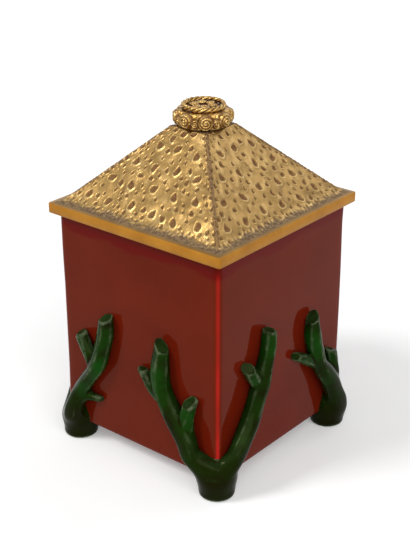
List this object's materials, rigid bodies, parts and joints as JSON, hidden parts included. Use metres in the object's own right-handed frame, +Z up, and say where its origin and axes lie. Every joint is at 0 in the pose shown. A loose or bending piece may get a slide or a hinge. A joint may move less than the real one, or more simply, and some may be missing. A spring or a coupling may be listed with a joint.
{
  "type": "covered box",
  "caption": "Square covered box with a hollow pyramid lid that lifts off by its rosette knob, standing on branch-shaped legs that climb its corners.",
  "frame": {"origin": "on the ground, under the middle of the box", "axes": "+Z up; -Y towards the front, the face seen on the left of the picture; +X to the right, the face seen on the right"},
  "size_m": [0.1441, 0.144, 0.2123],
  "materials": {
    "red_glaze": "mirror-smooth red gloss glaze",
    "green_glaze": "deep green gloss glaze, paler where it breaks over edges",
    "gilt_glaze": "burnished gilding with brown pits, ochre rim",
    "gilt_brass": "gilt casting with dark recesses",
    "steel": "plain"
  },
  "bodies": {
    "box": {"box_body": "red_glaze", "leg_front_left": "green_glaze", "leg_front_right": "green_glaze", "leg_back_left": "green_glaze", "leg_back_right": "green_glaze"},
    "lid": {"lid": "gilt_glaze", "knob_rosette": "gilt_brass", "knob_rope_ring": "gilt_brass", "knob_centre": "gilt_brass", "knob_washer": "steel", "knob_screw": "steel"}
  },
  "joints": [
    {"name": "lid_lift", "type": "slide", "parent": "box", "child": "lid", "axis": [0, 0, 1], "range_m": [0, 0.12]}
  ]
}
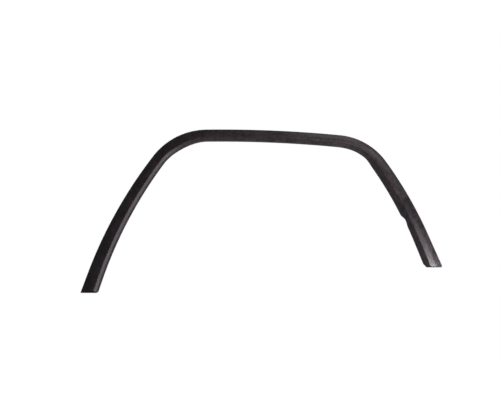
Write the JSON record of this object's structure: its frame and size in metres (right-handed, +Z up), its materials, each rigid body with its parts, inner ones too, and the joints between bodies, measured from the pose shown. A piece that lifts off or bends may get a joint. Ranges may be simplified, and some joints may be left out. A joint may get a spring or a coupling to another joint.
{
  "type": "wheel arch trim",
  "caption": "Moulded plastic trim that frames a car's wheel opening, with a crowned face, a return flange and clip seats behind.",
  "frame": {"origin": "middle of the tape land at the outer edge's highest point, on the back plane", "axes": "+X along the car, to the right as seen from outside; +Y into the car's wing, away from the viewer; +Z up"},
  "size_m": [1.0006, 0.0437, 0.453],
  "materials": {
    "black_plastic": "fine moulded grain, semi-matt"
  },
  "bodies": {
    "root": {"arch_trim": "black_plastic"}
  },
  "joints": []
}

- - -

- _Exercise directions_: Please give back all of the records exactly as written.

- _Written response_:
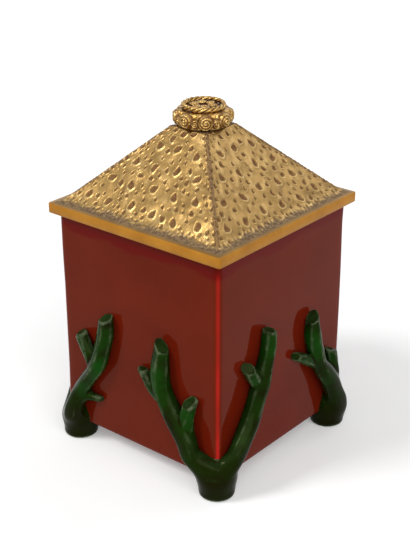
List this object's materials, rigid bodies, parts and joints as JSON, hidden parts included. Use metres in the object's own right-handed frame, +Z up, and say where its origin and axes lie. Every joint is at 0 in the pose shown. A loose or bending piece may get a slide or a hinge. A joint may move less than the real one, or more simply, and some may be missing. A spring or a coupling may be listed with a joint.
{
  "type": "covered box",
  "caption": "Square covered box with a hollow pyramid lid that lifts off by its rosette knob, standing on branch-shaped legs that climb its corners.",
  "frame": {"origin": "on the ground, under the middle of the box", "axes": "+Z up; -Y towards the front, the face seen on the left of the picture; +X to the right, the face seen on the right"},
  "size_m": [0.1441, 0.144, 0.2123],
  "materials": {
    "red_glaze": "mirror-smooth red gloss glaze",
    "green_glaze": "deep green gloss glaze, paler where it breaks over edges",
    "gilt_glaze": "burnished gilding with brown pits, ochre rim",
    "gilt_brass": "gilt casting with dark recesses",
    "steel": "plain"
  },
  "bodies": {
    "box": {"box_body": "red_glaze", "leg_front_left": "green_glaze", "leg_front_right": "green_glaze", "leg_back_left": "green_glaze", "leg_back_right": "green_glaze"},
    "lid": {"lid": "gilt_glaze", "knob_rosette": "gilt_brass", "knob_rope_ring": "gilt_brass", "knob_centre": "gilt_brass", "knob_washer": "steel", "knob_screw": "steel"}
  },
  "joints": [
    {"name": "lid_lift", "type": "slide", "parent": "box", "child": "lid", "axis": [0, 0, 1], "range_m": [0, 0.12]}
  ]
}
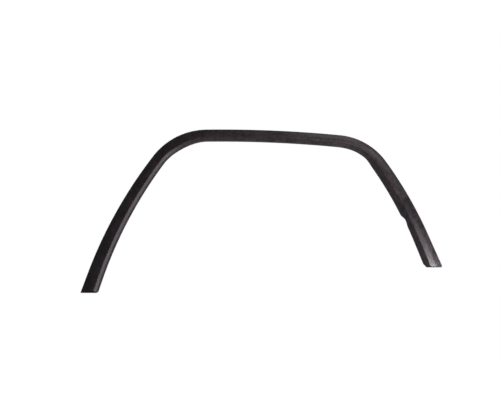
Write the JSON record of this object's structure: its frame and size in metres (right-handed, +Z up), its materials, each rigid body with its parts, inner ones too, and the joints between bodies, measured from the pose shown. A piece that lifts off or bends may get a joint. Ranges may be simplified, and some joints may be left out. A joint may get a spring or a coupling to another joint.
{
  "type": "wheel arch trim",
  "caption": "Moulded plastic trim that frames a car's wheel opening, with a crowned face, a return flange and clip seats behind.",
  "frame": {"origin": "middle of the tape land at the outer edge's highest point, on the back plane", "axes": "+X along the car, to the right as seen from outside; +Y into the car's wing, away from the viewer; +Z up"},
  "size_m": [1.0006, 0.0437, 0.453],
  "materials": {
    "black_plastic": "fine moulded grain, semi-matt"
  },
  "bodies": {
    "root": {"arch_trim": "black_plastic"}
  },
  "joints": []
}